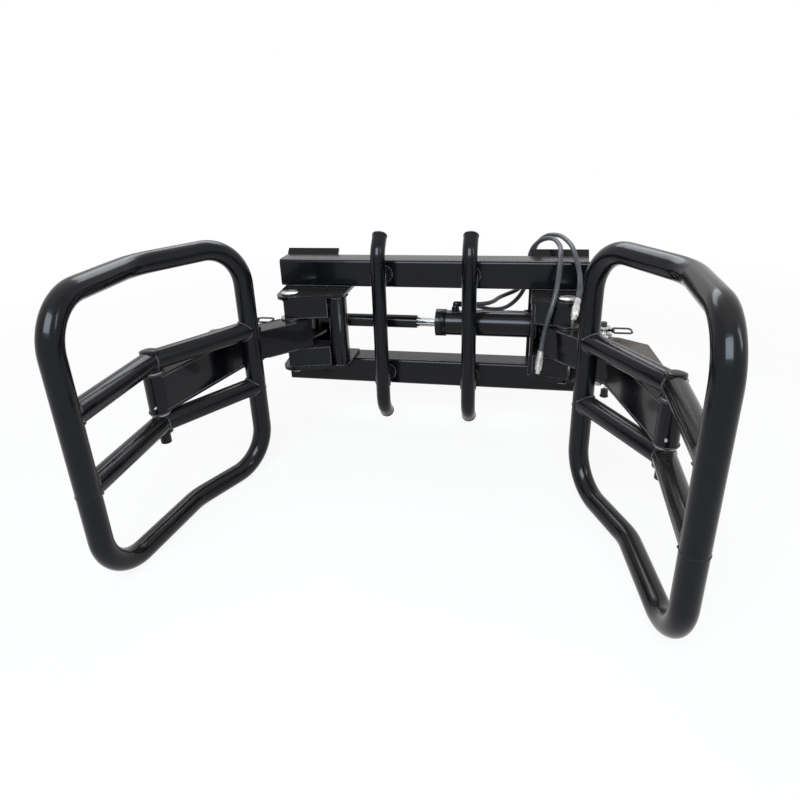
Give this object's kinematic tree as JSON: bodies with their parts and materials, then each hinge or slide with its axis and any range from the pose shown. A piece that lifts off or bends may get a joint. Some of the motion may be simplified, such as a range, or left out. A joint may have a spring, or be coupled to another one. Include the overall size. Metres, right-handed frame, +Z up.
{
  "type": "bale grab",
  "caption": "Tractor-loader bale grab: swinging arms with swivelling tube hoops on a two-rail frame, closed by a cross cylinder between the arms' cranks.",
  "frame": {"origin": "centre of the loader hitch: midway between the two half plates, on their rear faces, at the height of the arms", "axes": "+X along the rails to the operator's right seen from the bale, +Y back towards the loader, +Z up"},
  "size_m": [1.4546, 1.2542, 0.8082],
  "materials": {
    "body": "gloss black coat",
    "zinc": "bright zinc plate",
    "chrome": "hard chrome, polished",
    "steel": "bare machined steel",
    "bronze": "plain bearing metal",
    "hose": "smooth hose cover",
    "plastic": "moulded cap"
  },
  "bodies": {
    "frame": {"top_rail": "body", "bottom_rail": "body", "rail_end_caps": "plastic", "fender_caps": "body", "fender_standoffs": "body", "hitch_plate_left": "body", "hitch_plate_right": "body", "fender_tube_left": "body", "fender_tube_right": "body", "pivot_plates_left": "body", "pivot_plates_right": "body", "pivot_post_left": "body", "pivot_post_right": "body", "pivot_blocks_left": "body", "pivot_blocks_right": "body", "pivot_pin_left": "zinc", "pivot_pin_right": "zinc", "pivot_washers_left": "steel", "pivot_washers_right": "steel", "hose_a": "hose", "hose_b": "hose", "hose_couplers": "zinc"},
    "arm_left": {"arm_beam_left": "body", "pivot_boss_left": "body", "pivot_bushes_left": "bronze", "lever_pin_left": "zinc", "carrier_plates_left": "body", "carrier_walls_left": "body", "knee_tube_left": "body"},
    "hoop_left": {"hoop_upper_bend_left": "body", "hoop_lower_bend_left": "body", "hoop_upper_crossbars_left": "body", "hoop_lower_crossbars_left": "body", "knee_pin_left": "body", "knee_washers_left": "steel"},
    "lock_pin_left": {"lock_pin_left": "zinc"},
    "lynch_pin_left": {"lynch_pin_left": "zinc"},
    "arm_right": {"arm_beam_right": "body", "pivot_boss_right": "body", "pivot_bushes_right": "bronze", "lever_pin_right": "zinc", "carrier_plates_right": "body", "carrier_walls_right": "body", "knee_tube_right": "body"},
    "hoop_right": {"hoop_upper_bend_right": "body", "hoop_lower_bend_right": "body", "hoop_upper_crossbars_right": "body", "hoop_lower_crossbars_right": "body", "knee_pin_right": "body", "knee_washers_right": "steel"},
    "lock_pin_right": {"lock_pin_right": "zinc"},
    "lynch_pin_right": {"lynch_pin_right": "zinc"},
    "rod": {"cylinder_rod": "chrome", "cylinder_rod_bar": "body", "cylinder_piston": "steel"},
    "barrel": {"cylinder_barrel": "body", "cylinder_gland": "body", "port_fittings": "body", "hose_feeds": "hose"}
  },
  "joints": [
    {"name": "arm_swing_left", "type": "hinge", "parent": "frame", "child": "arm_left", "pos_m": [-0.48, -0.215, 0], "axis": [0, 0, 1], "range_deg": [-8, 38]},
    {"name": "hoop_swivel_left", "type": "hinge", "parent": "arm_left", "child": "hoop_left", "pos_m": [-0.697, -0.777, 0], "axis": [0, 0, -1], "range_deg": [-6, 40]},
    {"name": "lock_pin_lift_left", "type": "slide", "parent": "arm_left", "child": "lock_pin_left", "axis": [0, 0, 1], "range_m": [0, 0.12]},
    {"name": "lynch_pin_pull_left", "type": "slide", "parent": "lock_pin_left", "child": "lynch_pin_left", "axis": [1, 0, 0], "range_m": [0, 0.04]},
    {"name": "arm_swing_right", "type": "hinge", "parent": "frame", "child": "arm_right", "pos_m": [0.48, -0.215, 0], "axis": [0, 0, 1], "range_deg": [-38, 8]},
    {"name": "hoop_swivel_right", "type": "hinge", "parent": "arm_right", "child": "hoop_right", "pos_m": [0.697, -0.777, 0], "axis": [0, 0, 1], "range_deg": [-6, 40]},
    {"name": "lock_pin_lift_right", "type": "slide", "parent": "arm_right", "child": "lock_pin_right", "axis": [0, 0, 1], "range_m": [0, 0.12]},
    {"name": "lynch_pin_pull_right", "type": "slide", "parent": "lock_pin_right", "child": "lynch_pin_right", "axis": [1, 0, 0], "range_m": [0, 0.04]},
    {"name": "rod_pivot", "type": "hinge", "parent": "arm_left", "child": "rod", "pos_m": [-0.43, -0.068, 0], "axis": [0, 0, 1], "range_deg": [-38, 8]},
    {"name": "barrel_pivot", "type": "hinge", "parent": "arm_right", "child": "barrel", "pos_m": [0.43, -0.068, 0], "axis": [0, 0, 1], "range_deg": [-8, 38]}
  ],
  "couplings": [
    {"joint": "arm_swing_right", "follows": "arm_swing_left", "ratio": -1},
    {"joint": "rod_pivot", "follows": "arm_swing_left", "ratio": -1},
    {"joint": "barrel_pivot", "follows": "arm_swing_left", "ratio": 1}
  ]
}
####
## Task details
Write each line above out exactly.

## Written answer
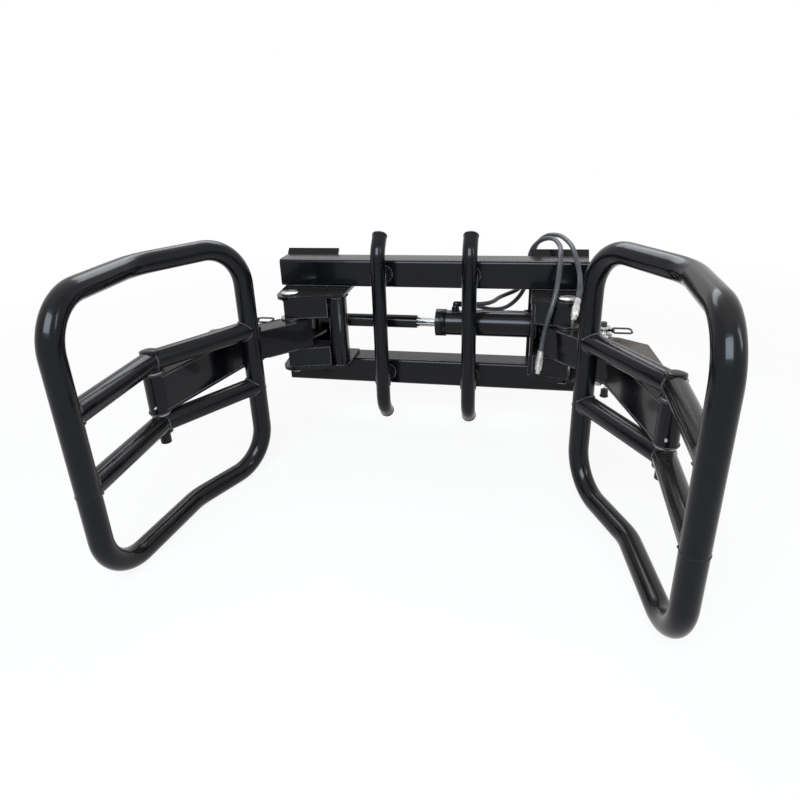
Give this object's kinematic tree as JSON: bodies with their parts and materials, then each hinge or slide with its axis and any range from the pose shown. A piece that lifts off or bends may get a joint. Some of the motion may be simplified, such as a range, or left out. A joint may have a spring, or be coupled to another one. Include the overall size. Metres, right-handed frame, +Z up.
{
  "type": "bale grab",
  "caption": "Tractor-loader bale grab: swinging arms with swivelling tube hoops on a two-rail frame, closed by a cross cylinder between the arms' cranks.",
  "frame": {"origin": "centre of the loader hitch: midway between the two half plates, on their rear faces, at the height of the arms", "axes": "+X along the rails to the operator's right seen from the bale, +Y back towards the loader, +Z up"},
  "size_m": [1.4546, 1.2542, 0.8082],
  "materials": {
    "body": "gloss black coat",
    "zinc": "bright zinc plate",
    "chrome": "hard chrome, polished",
    "steel": "bare machined steel",
    "bronze": "plain bearing metal",
    "hose": "smooth hose cover",
    "plastic": "moulded cap"
  },
  "bodies": {
    "frame": {"top_rail": "body", "bottom_rail": "body", "rail_end_caps": "plastic", "fender_caps": "body", "fender_standoffs": "body", "hitch_plate_left": "body", "hitch_plate_right": "body", "fender_tube_left": "body", "fender_tube_right": "body", "pivot_plates_left": "body", "pivot_plates_right": "body", "pivot_post_left": "body", "pivot_post_right": "body", "pivot_blocks_left": "body", "pivot_blocks_right": "body", "pivot_pin_left": "zinc", "pivot_pin_right": "zinc", "pivot_washers_left": "steel", "pivot_washers_right": "steel", "hose_a": "hose", "hose_b": "hose", "hose_couplers": "zinc"},
    "arm_left": {"arm_beam_left": "body", "pivot_boss_left": "body", "pivot_bushes_left": "bronze", "lever_pin_left": "zinc", "carrier_plates_left": "body", "carrier_walls_left": "body", "knee_tube_left": "body"},
    "hoop_left": {"hoop_upper_bend_left": "body", "hoop_lower_bend_left": "body", "hoop_upper_crossbars_left": "body", "hoop_lower_crossbars_left": "body", "knee_pin_left": "body", "knee_washers_left": "steel"},
    "lock_pin_left": {"lock_pin_left": "zinc"},
    "lynch_pin_left": {"lynch_pin_left": "zinc"},
    "arm_right": {"arm_beam_right": "body", "pivot_boss_right": "body", "pivot_bushes_right": "bronze", "lever_pin_right": "zinc", "carrier_plates_right": "body", "carrier_walls_right": "body", "knee_tube_right": "body"},
    "hoop_right": {"hoop_upper_bend_right": "body", "hoop_lower_bend_right": "body", "hoop_upper_crossbars_right": "body", "hoop_lower_crossbars_right": "body", "knee_pin_right": "body", "knee_washers_right": "steel"},
    "lock_pin_right": {"lock_pin_right": "zinc"},
    "lynch_pin_right": {"lynch_pin_right": "zinc"},
    "rod": {"cylinder_rod": "chrome", "cylinder_rod_bar": "body", "cylinder_piston": "steel"},
    "barrel": {"cylinder_barrel": "body", "cylinder_gland": "body", "port_fittings": "body", "hose_feeds": "hose"}
  },
  "joints": [
    {"name": "arm_swing_left", "type": "hinge", "parent": "frame", "child": "arm_left", "pos_m": [-0.48, -0.215, 0], "axis": [0, 0, 1], "range_deg": [-8, 38]},
    {"name": "hoop_swivel_left", "type": "hinge", "parent": "arm_left", "child": "hoop_left", "pos_m": [-0.697, -0.777, 0], "axis": [0, 0, -1], "range_deg": [-6, 40]},
    {"name": "lock_pin_lift_left", "type": "slide", "parent": "arm_left", "child": "lock_pin_left", "axis": [0, 0, 1], "range_m": [0, 0.12]},
    {"name": "lynch_pin_pull_left", "type": "slide", "parent": "lock_pin_left", "child": "lynch_pin_left", "axis": [1, 0, 0], "range_m": [0, 0.04]},
    {"name": "arm_swing_right", "type": "hinge", "parent": "frame", "child": "arm_right", "pos_m": [0.48, -0.215, 0], "axis": [0, 0, 1], "range_deg": [-38, 8]},
    {"name": "hoop_swivel_right", "type": "hinge", "parent": "arm_right", "child": "hoop_right", "pos_m": [0.697, -0.777, 0], "axis": [0, 0, 1], "range_deg": [-6, 40]},
    {"name": "lock_pin_lift_right", "type": "slide", "parent": "arm_right", "child": "lock_pin_right", "axis": [0, 0, 1], "range_m": [0, 0.12]},
    {"name": "lynch_pin_pull_right", "type": "slide", "parent": "lock_pin_right", "child": "lynch_pin_right", "axis": [1, 0, 0], "range_m": [0, 0.04]},
    {"name": "rod_pivot", "type": "hinge", "parent": "arm_left", "child": "rod", "pos_m": [-0.43, -0.068, 0], "axis": [0, 0, 1], "range_deg": [-38, 8]},
    {"name": "barrel_pivot", "type": "hinge", "parent": "arm_right", "child": "barrel", "pos_m": [0.43, -0.068, 0], "axis": [0, 0, 1], "range_deg": [-8, 38]}
  ],
  "couplings": [
    {"joint": "arm_swing_right", "follows": "arm_swing_left", "ratio": -1},
    {"joint": "rod_pivot", "follows": "arm_swing_left", "ratio": -1},
    {"joint": "barrel_pivot", "follows": "arm_swing_left", "ratio": 1}
  ]
}